* **Data section**
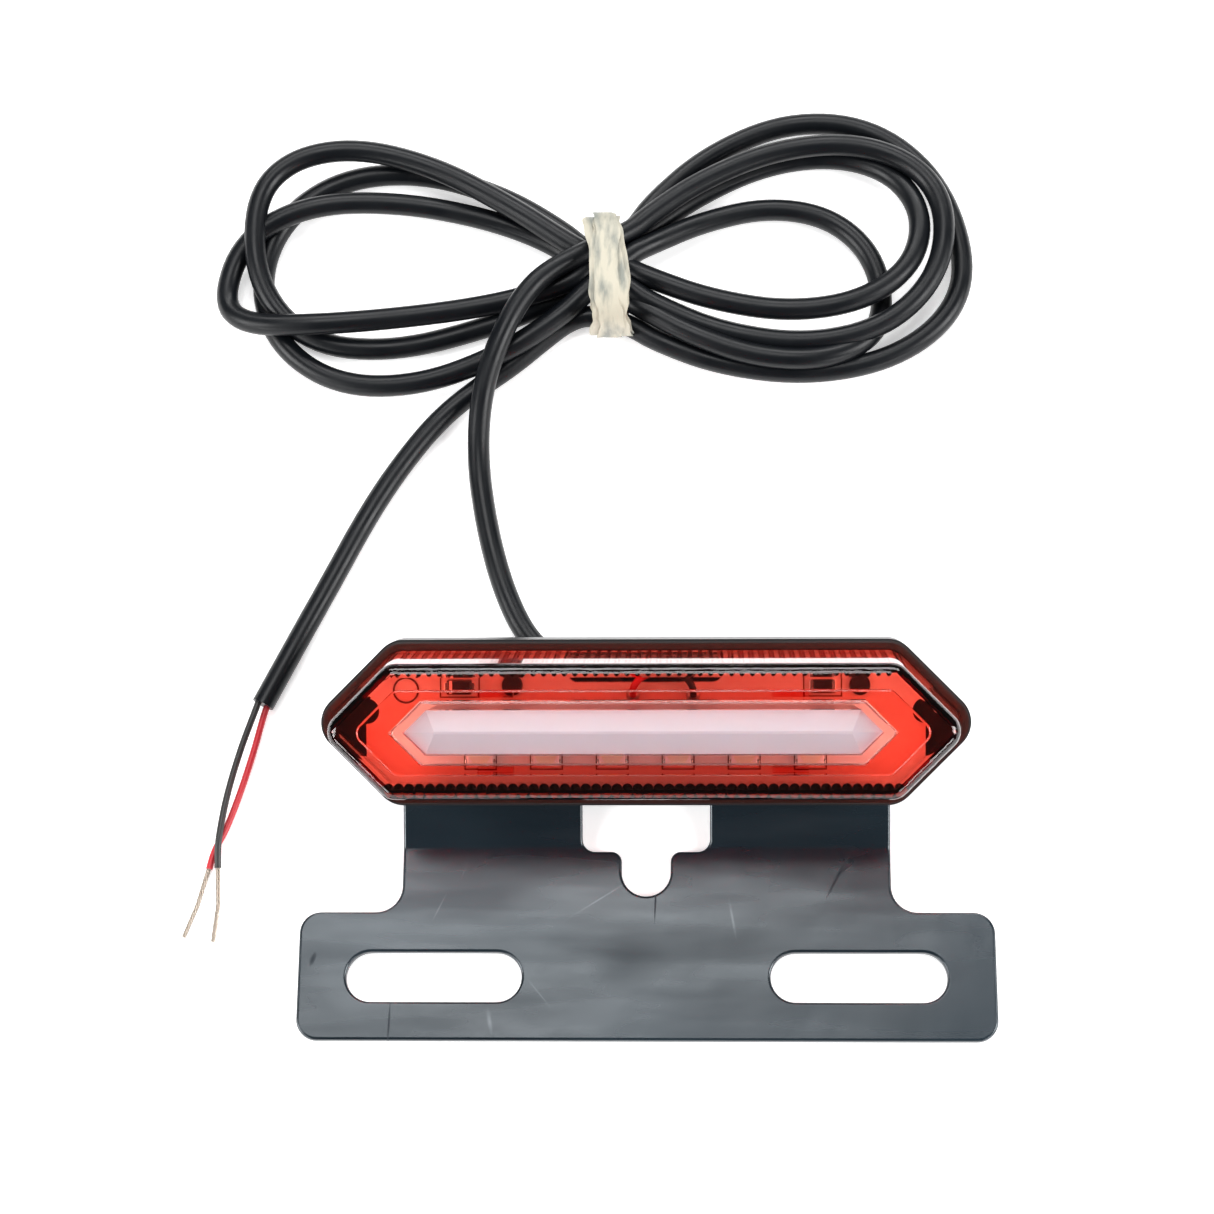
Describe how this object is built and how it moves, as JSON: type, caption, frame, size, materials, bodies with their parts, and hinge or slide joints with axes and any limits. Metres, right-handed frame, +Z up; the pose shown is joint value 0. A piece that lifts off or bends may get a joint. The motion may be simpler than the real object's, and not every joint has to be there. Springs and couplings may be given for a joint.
{
  "type": "tail light",
  "caption": "Bar-shaped vehicle tail light with a red stepped lens and clear centre window, on a bent steel bracket with slotted holes, with a tied hank of cable.",
  "frame": {"origin": "midway between the bracket's two slotted holes, on the back face of its plate, which lies on the surface", "axes": "+Z up from the plate, towards the front of the lamp; +X to the right along the bar; +Y from the slotted plate towards the lamp and the cable's hank"},
  "size_m": [0.141, 0.1738, 0.0384],
  "materials": {
    "black_painted_steel": "gloss",
    "red_lens_plastic": "gloss",
    "clear_plastic": "gloss",
    "milky_plastic": "satin",
    "white_board": "satin",
    "led_package": "satin",
    "black_component": "matte",
    "solder": "satin",
    "black_housing_plastic": "satin",
    "black_rubber": "matte",
    "zinc_plated_steel": "satin",
    "black_cable_sheath": "satin",
    "red_core_insulation": "satin",
    "cream_tape": "matte",
    "tinned_copper": "satin"
  },
  "bodies": {
    "root": {"mounting_bracket": "black_painted_steel", "rear_housing": "black_housing_plastic", "lens_seal": "black_rubber", "lens_cover": "red_lens_plastic", "window_bar": "clear_plastic", "light_diffuser": "milky_plastic", "circuit_board": "white_board", "leds": "led_package", "resistors": "black_component", "diode": "black_component", "solder_joints": "solder", "inner_wire_red": "red_core_insulation", "inner_wire_black": "black_cable_sheath", "mounting_studs": "zinc_plated_steel", "flat_washers": "zinc_plated_steel", "spring_washers": "zinc_plated_steel", "hex_nuts": "zinc_plated_steel", "cable_grommet": "black_rubber", "cord_lead": "black_cable_sheath", "cord_tail": "black_cable_sheath", "cord_coil": "black_cable_sheath", "coil_tie": "cream_tape", "core_wire_black": "black_cable_sheath", "core_wire_red": "red_core_insulation", "tinned_end_black": "tinned_copper", "tinned_end_red": "tinned_copper"}
  },
  "joints": []
}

* **Exercise details**
Copy out each line of the material that holds the word "type".

* **Final answer**
Describe how this object is built and how it moves, as JSON: type, caption, frame, size, materials, bodies with their parts, and hinge or slide joints with axes and any limits. Metres, right-handed frame, +Z up; the pose shown is joint value 0. A piece that lifts off or bends may get a joint. The motion may be simpler than the real object's, and not every joint has to be there. Springs and couplings may be given for a joint.
  "type": "tail light",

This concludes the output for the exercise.